#### Written request:
Print out the material that follows word for word.

#### Data lines:
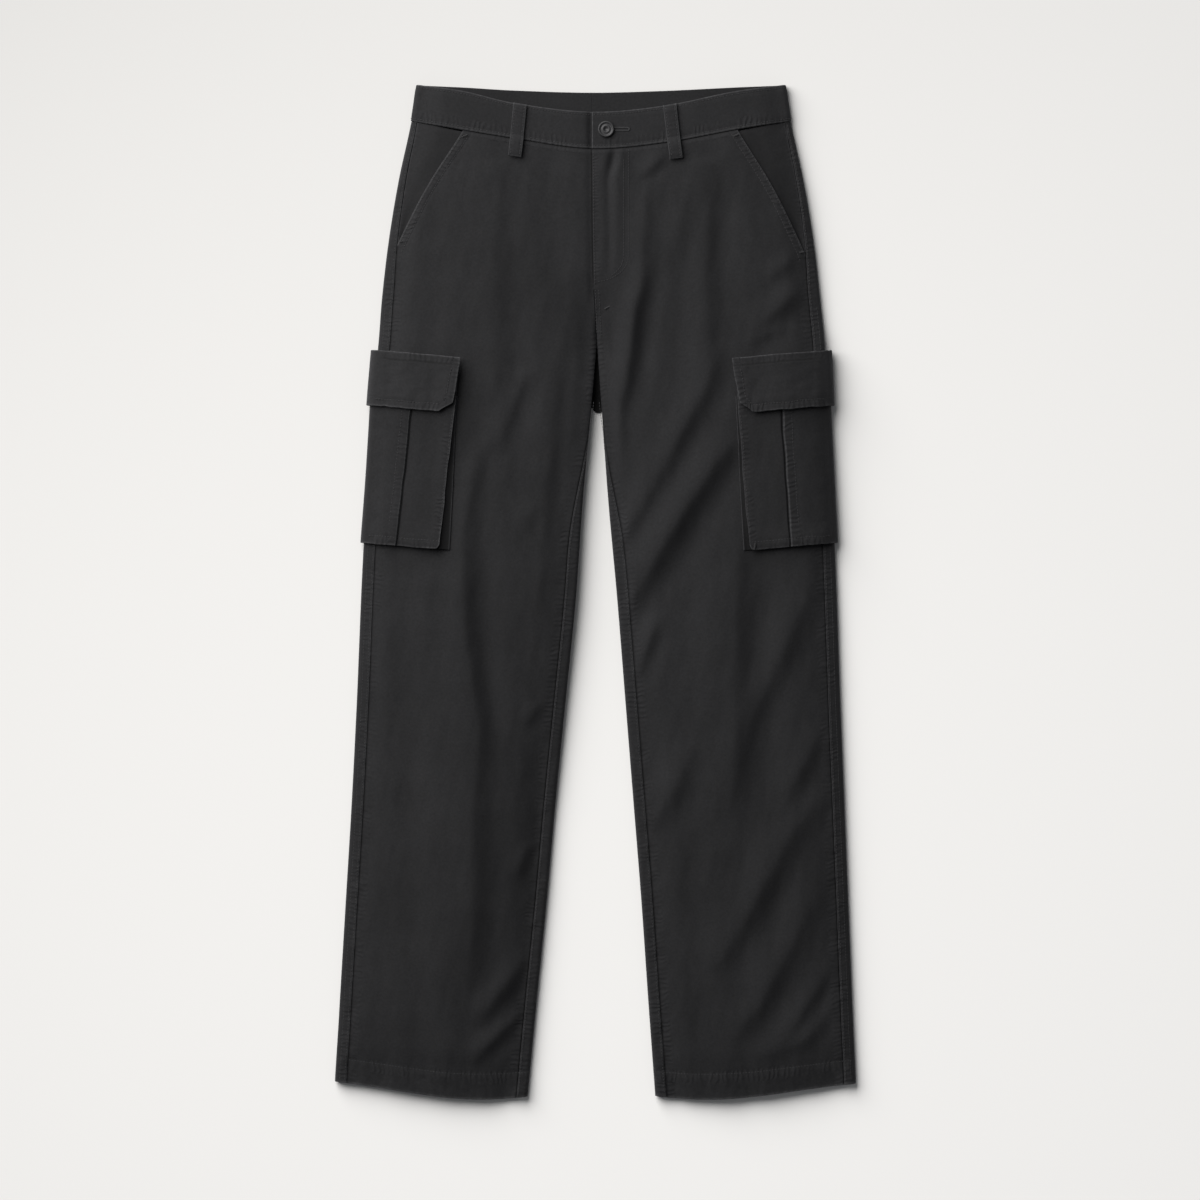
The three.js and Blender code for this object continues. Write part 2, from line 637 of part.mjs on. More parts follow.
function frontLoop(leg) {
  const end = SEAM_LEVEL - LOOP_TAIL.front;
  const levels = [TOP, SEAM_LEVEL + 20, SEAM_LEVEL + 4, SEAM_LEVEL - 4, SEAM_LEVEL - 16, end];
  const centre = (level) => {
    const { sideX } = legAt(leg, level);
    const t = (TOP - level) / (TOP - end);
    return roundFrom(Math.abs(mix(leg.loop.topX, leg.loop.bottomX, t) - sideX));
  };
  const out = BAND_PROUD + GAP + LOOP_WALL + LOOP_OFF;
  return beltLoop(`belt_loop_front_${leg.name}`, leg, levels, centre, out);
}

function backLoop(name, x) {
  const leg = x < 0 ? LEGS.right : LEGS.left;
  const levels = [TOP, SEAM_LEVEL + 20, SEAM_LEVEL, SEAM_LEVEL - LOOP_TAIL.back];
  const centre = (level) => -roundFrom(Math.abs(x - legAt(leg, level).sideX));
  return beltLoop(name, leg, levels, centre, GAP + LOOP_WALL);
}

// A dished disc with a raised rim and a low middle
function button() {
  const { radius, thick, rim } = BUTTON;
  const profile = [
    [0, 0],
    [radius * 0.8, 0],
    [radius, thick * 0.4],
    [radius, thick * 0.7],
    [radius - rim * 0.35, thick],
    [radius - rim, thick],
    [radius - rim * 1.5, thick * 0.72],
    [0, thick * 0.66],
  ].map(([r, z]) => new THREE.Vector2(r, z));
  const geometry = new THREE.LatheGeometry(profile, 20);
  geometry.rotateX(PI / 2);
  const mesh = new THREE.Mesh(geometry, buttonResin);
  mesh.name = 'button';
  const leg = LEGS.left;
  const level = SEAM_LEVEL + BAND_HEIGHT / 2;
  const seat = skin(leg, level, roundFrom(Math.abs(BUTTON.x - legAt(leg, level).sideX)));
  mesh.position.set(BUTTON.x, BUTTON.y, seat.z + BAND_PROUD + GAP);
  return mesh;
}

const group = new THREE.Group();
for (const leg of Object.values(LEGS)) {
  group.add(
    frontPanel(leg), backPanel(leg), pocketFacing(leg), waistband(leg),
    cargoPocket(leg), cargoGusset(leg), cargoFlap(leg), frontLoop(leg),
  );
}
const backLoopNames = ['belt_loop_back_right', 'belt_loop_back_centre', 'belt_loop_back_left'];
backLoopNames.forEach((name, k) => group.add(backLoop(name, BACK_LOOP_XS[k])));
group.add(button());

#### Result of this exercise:
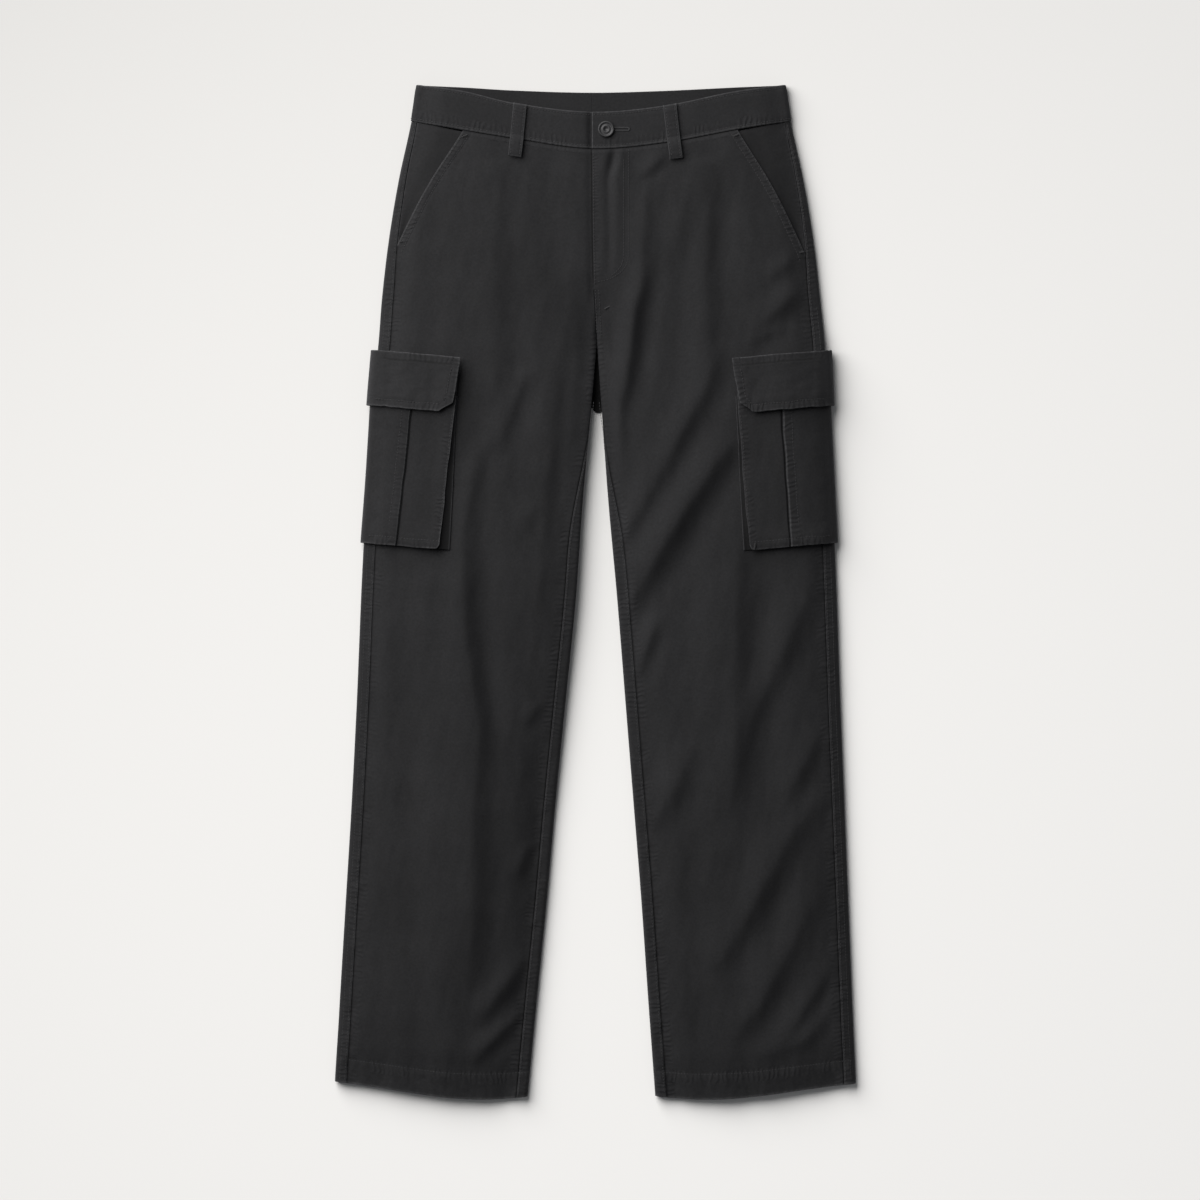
The three.js and Blender code for this object continues. Write part 2, from line 637 of part.mjs on. More parts follow.
function frontLoop(leg) {
  const end = SEAM_LEVEL - LOOP_TAIL.front;
  const levels = [TOP, SEAM_LEVEL + 20, SEAM_LEVEL + 4, SEAM_LEVEL - 4, SEAM_LEVEL - 16, end];
  const centre = (level) => {
    const { sideX } = legAt(leg, level);
    const t = (TOP - level) / (TOP - end);
    return roundFrom(Math.abs(mix(leg.loop.topX, leg.loop.bottomX, t) - sideX));
  };
  const out = BAND_PROUD + GAP + LOOP_WALL + LOOP_OFF;
  return beltLoop(`belt_loop_front_${leg.name}`, leg, levels, centre, out);
}

function backLoop(name, x) {
  const leg = x < 0 ? LEGS.right : LEGS.left;
  const levels = [TOP, SEAM_LEVEL + 20, SEAM_LEVEL, SEAM_LEVEL - LOOP_TAIL.back];
  const centre = (level) => -roundFrom(Math.abs(x - legAt(leg, level).sideX));
  return beltLoop(name, leg, levels, centre, GAP + LOOP_WALL);
}

// A dished disc with a raised rim and a low middle
function button() {
  const { radius, thick, rim } = BUTTON;
  const profile = [
    [0, 0],
    [radius * 0.8, 0],
    [radius, thick * 0.4],
    [radius, thick * 0.7],
    [radius - rim * 0.35, thick],
    [radius - rim, thick],
    [radius - rim * 1.5, thick * 0.72],
    [0, thick * 0.66],
  ].map(([r, z]) => new THREE.Vector2(r, z));
  const geometry = new THREE.LatheGeometry(profile, 20);
  geometry.rotateX(PI / 2);
  const mesh = new THREE.Mesh(geometry, buttonResin);
  mesh.name = 'button';
  const leg = LEGS.left;
  const level = SEAM_LEVEL + BAND_HEIGHT / 2;
  const seat = skin(leg, level, roundFrom(Math.abs(BUTTON.x - legAt(leg, level).sideX)));
  mesh.position.set(BUTTON.x, BUTTON.y, seat.z + BAND_PROUD + GAP);
  return mesh;
}

const group = new THREE.Group();
for (const leg of Object.values(LEGS)) {
  group.add(
    frontPanel(leg), backPanel(leg), pocketFacing(leg), waistband(leg),
    cargoPocket(leg), cargoGusset(leg), cargoFlap(leg), frontLoop(leg),
  );
}
const backLoopNames = ['belt_loop_back_right', 'belt_loop_back_centre', 'belt_loop_back_left'];
backLoopNames.forEach((name, k) => group.add(backLoop(name, BACK_LOOP_XS[k])));
group.add(button());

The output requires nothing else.